* _What you will do_: Up to and including the line containing "socket.default_value = value", please reproduce the lines of the listing below, starting from the top.

* _Data block_:

---------------

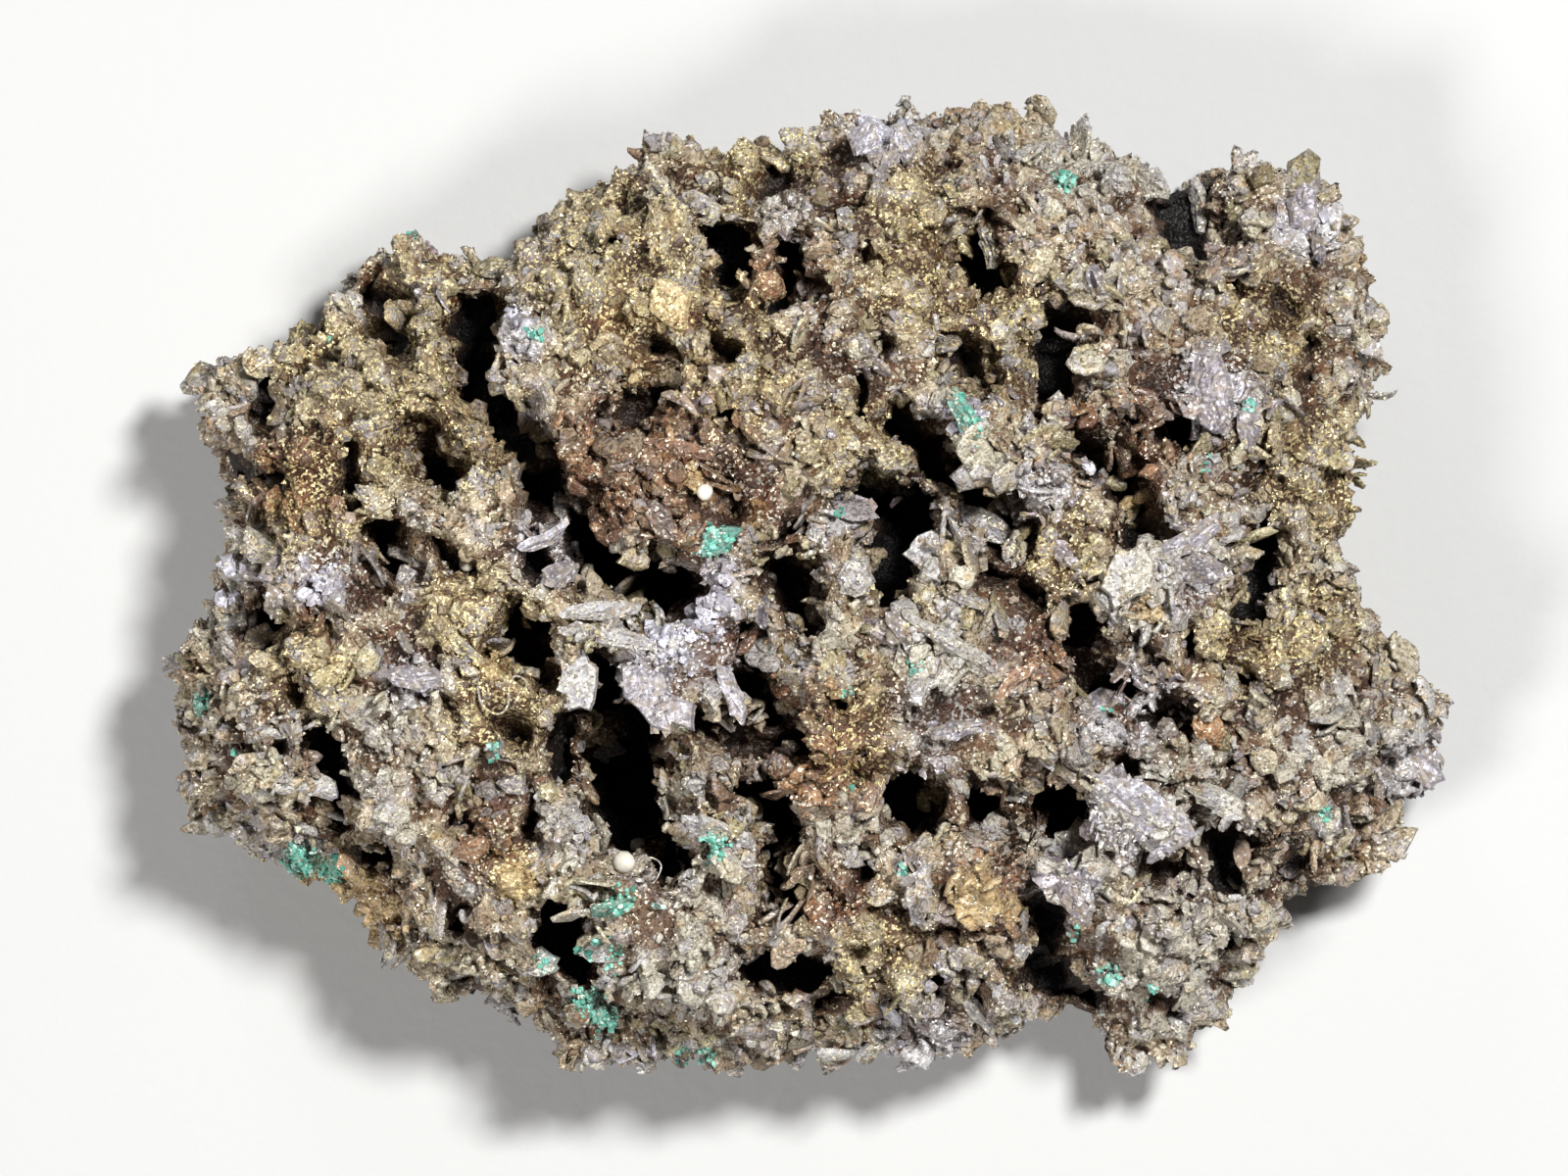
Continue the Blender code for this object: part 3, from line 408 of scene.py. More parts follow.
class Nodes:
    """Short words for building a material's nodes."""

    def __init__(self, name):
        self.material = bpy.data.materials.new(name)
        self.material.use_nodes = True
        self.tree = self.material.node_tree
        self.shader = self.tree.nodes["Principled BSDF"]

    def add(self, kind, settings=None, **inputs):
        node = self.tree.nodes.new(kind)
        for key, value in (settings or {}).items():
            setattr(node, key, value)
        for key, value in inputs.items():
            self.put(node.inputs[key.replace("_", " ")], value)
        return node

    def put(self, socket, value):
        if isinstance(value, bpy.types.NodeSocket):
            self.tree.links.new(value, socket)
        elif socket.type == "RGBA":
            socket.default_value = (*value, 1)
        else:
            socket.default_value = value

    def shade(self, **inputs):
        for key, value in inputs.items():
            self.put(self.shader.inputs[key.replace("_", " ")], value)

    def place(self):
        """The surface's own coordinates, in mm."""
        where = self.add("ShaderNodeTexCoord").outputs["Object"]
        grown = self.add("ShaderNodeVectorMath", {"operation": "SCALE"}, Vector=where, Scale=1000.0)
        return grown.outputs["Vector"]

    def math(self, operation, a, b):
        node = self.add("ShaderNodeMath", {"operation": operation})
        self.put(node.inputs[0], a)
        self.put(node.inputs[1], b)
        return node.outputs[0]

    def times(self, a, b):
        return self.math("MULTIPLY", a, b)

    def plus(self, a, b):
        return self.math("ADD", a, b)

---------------

* _Written solution_:
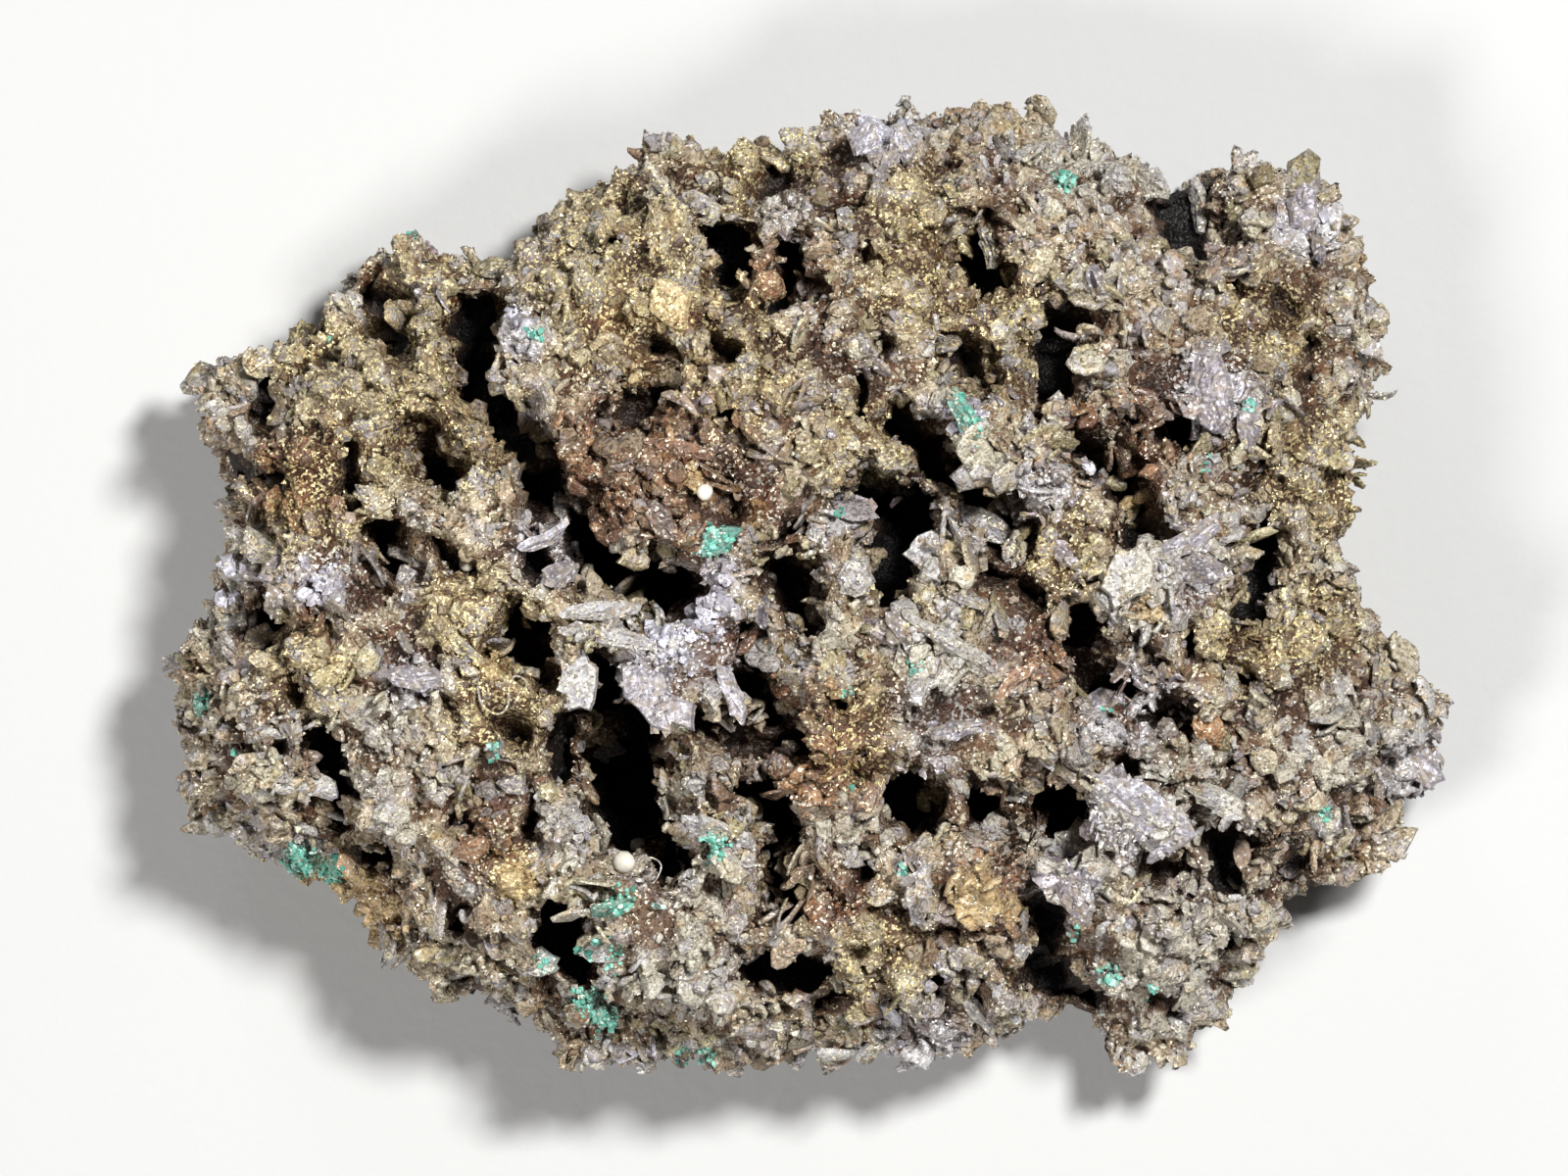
Continue the Blender code for this object: part 3, from line 408 of scene.py. More parts follow.
class Nodes:
    """Short words for building a material's nodes."""

    def __init__(self, name):
        self.material = bpy.data.materials.new(name)
        self.material.use_nodes = True
        self.tree = self.material.node_tree
        self.shader = self.tree.nodes["Principled BSDF"]

    def add(self, kind, settings=None, **inputs):
        node = self.tree.nodes.new(kind)
        for key, value in (settings or {}).items():
            setattr(node, key, value)
        for key, value in inputs.items():
            self.put(node.inputs[key.replace("_", " ")], value)
        return node

    def put(self, socket, value):
        if isinstance(value, bpy.types.NodeSocket):
            self.tree.links.new(value, socket)
        elif socket.type == "RGBA":
            socket.default_value = (*value, 1)
        else:
            socket.default_value = value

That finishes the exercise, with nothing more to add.